Hospitais Recebem Cada Vez Mais Crianças em "Risco Social"

O número de crianças em situação "de risco social" - o que inclui maus-tratos, rejeição familiar, carência económica e encaminhamento para adopção - que dão entrada nos principais serviços de Pediatria do país aumentou entre 10 a 20 por cento em três anos, assinala um inquérito levado a cabo pela Comissão Nacional da Saúde da Criança e do Adolescente e hoje divulgado pelo Público.

A presidente da comissão, a pediatra Maria do Céu Machado, disse àquele diário que o aumento de "casos sociais" atravessa todos os serviços contactados. No questionário era perguntado se, entre 2000 e 2003, o número de crianças "em que foi pedida a avaliação social" tinha aumentado e a resposta foi positiva, sendo que a maior parte dos serviços indicou aumentos entre 10 e 20 por cento, refere.

Ou seja, nestas situações um determinado profissional de saúde (ou outro) referenciou aos serviços sociais do hospital casos em que se considera que a criança está "em risco social", que podem ir desde maus-tratos a subnutrição, passando por situações em que a medicação, por exemplo numa criança diabética, não está a ser devidamente administrada, por negligência dos pais ou por carências económicas.

A responsável considera que o único caso em que não houve aumento, a Maternidade de Alfredo da Costa, é atípico. Aqui, o acompanhamento social começa logo nas consultas de gravidez de alto risco, o que faz com que a criança não seja referenciada quando nasce, porque já há um acompanhamento social da família.

Pelo menos metade das crianças em risco social tem menos de dois anos de idade. Maria do Céu Machado acredita que este é "o grupo mais visível", por ser nesta faixa etária que há maior número de idas às urgências e internamentos, porque existem problemas de saúde frequentes, como é o caso das infecções respiratórias.

A principal fatia destes "casos sociais" - entre 20 e 30 por cento - trata-se de casos de maus-tratos, o que inclui situações de violência física, abuso sexual e negligência. O problema não é um exclusivo das zonas urbanas e suburbanas: nalguns casos "do Portugal interior", caso do hospital de Vila Real, chegam aos 53 por cento. Mas os números de crianças em risco são bastante inferiores nestas instituições mais pequenas (ao todo foram 58 em 2003) do que, por exemplo, os 400 a 500 casos que são assinalados por ano no hospital de Amadora-Sintra.

A carência económica é a segunda situação mais referenciada aos serviços sociais dos hospitais, logo seguida da rejeição familiar, que incluiu casos de acompanhamento para adopção.

Na opinião da responsável, tanto o aumento dos casos em risco social num todo, como a situação da subida dos maus-tratos em particular são atribuíveis a factores como a subida do desemprego, da imigração, da pobreza, mas também à maior visibilidade do fenómeno dos maus-tratos que faz com que todos os profissionais estejam mais atentos a sinais de alerta.

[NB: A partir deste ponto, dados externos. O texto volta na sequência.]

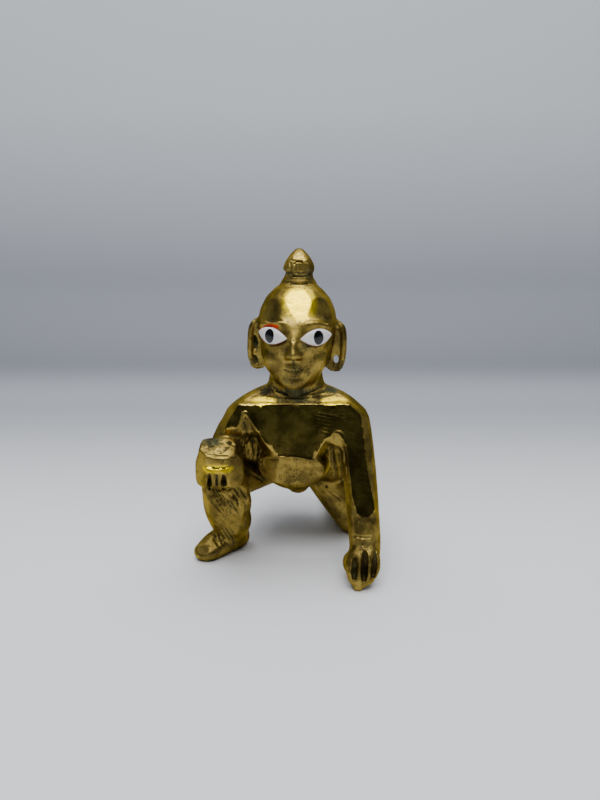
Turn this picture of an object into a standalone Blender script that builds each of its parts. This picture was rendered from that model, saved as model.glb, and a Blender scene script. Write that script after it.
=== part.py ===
# Crawling child idol, a small solid brass casting with two inlaid eye plates.
# The figure faces -Y, its own left side is at +X, and it stands on Z = 0.
import math

import bmesh
import bpy
from mathutils import Euler, Matrix, Vector

# The figure is set out in modules, as an icon maker does: 75 modules from floor to topknot.
FIGURE_HEIGHT = 0.075
MODULE = FIGURE_HEIGHT / 75

# Eye plates, cut from shell or enamel and set on the finished casting.
EYE_LENGTH = 0.0074
EYE_HEIGHT = 0.0037
EYE_THICKNESS = 0.0007
EYE_GAP = 0.0003
EYE_BRIDGE = 0.0028

# The lids, a rim of metal round each plate.
LID_RISE = 0.0005
LID_WIDTH = 0.0009
LID_DEPTH = 2.5 * MODULE

# The slot pierced through the left ear, and the blind hollow drilled in the right one.
EAR_SLOT_WIDTH = 0.0013
EAR_SLOT_HEIGHT = 0.0026
EAR_HOLLOW_WIDTH = 0.0018

# The slots chased between the fingers.
FINGER_SLOT_WIDTH = 0.0008
FINGER_SLOT_DEPTH = 0.0012
HAND_SLOT_WIDTH = 0.0012

# The pip of metal left under the hand that leans on the floor.
PIP_RADIUS = 0.0012
PIP_HEIGHT = 0.0009

# How finely the clay is gathered into one skin, and how far it is then thinned.
CLAY_GRAIN = 0.42 * MODULE
CLAY_SMOOTHING = 4
CASTING_TRIANGLES = 8000

BRASS = (0.62, 0.43, 0.14, 1.0)
SHELL_WHITE = (0.86, 0.84, 0.82, 1.0)

UPRIGHT = Matrix.Identity(4)


def turned(centre, turn=(0, 0, 0), scale=(1, 1, 1)):
    """A matrix that puts something at centre, given in modules, turned by degrees about X, Y and Z."""
    angles = Euler([math.radians(a) for a in turn])
    return Matrix.LocRotScale(Vector(centre) * MODULE, angles, Vector(scale) * MODULE)


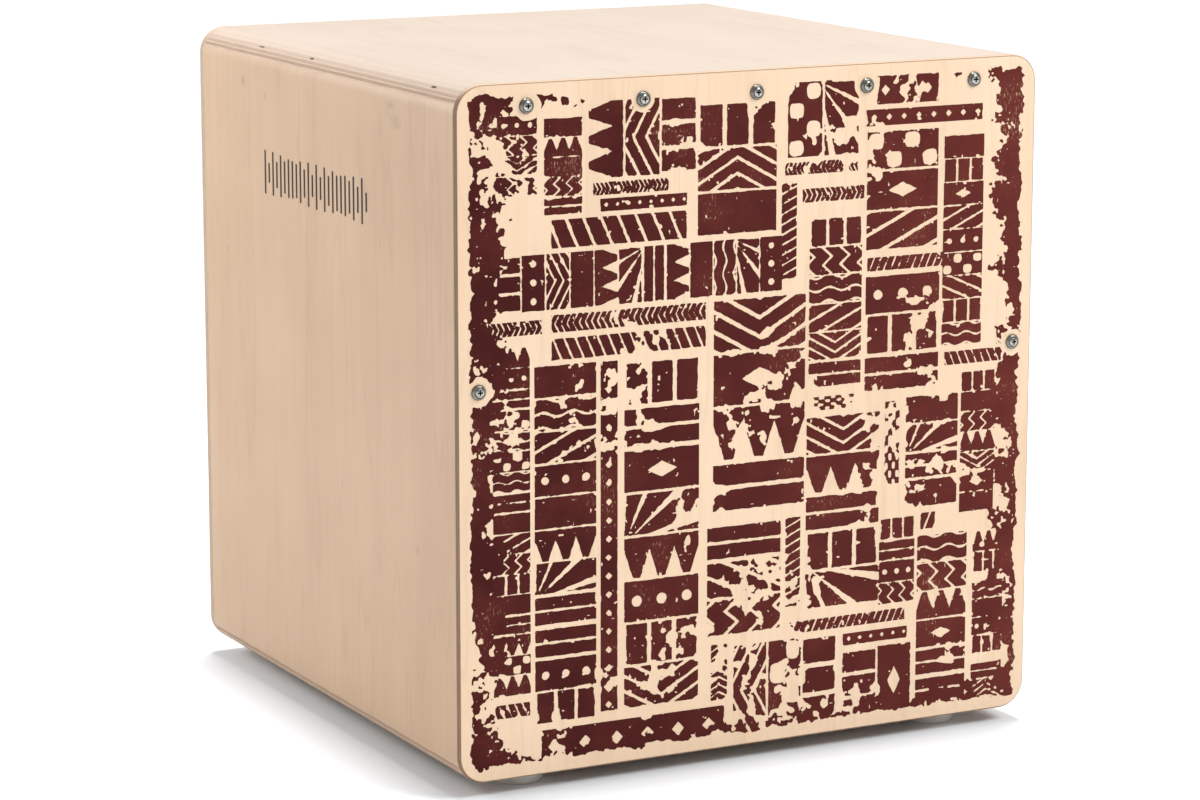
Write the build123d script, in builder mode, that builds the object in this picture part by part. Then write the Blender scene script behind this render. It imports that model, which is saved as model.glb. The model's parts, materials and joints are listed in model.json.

E não são só os profissionais de saúde que sinalizam casos. Por vezes, é a própria família alargada que contacta por sua iniciativa os serviços sociais dos hospitais que, por norma, referenciam casos de eventuais maus-tratos às comissões de protecção de crianças e jovens em risco.

Quando o hospital considera que há risco de vida, os processos são remetidos para os tribunais com um relatório médico a fundamentar os motivos do risco. "As comissões resolvem imensos casos, mas têm um problema: precisam do consentimento da família para fazer a avaliação da criança. Não têm a força nem a autoridade dos tribunais", sublinha Maria do Céu Machado.

Quando isto acontece, o tribunal dá ordem ao hospital para que a criança não tenha alta clínica. Até que o tribunal faça esta avaliação, para analisar se a criança deve voltar à família ou ser dela afastada, "decorre um processo que pode levar meses".

Responderam ao questionário nove das 12 instituições contactadas: a Maternidade de Alfredo da Costa, os hospitais da Estefânia, ambos em Lisboa, o Amadora-Sintra, o Garcia de Orta (Almada), assim como os hospitais de Vila Real, de São João (Porto), de Leiria, de Évora e o Pediátrico de Coimbra. "Os casos que chegam aos hospitais são uma fatia do que acontece globalmente no país", remata a responsável.